*YOUR GOAL:*
Reply with the count of lines holding "frame", nothing more.

## Start DATA LINES

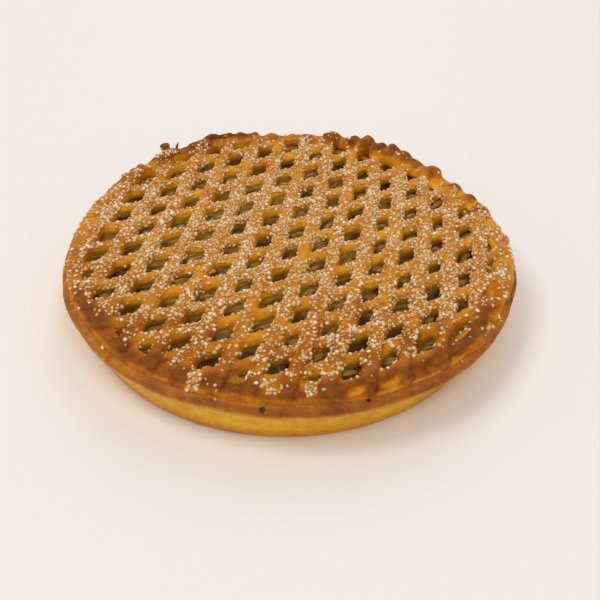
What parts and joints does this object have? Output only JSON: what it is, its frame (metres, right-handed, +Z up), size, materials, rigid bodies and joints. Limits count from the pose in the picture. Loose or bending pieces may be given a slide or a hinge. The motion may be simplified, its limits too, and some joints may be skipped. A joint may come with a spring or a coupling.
{
  "type": "gooseberry vlaai",
  "caption": "Round flat tart with a baked crust, a gooseberry filling and a sugared lattice top, whole and uncut.",
  "frame": {"origin": "middle of the flat underside", "axes": "+Z up out of the lattice top, -Y towards the side that shows in front, +X to its right"},
  "size_m": [0.2873, 0.2809, 0.0447],
  "materials": {
    "baked_crust": "golden yeast dough, speckled yellow where the tin was, brown on the risen lip",
    "gooseberry_jelly": "glossy olive-brown jelly with yellow-green berries",
    "lattice_crust": "orange-brown baked strips with chestnut ends, strewn with coarse pearl sugar",
    "coarse_sugar": "loose off-white sugar crystals, partly melted into the dough"
  },
  "bodies": {
    "root": {"base_crust": "baked_crust", "gooseberry_filling": "gooseberry_jelly", "lattice_top": "lattice_crust"}
  },
  "joints": []
}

## End DATA LINES

*SOLVED PROBLEM:*
2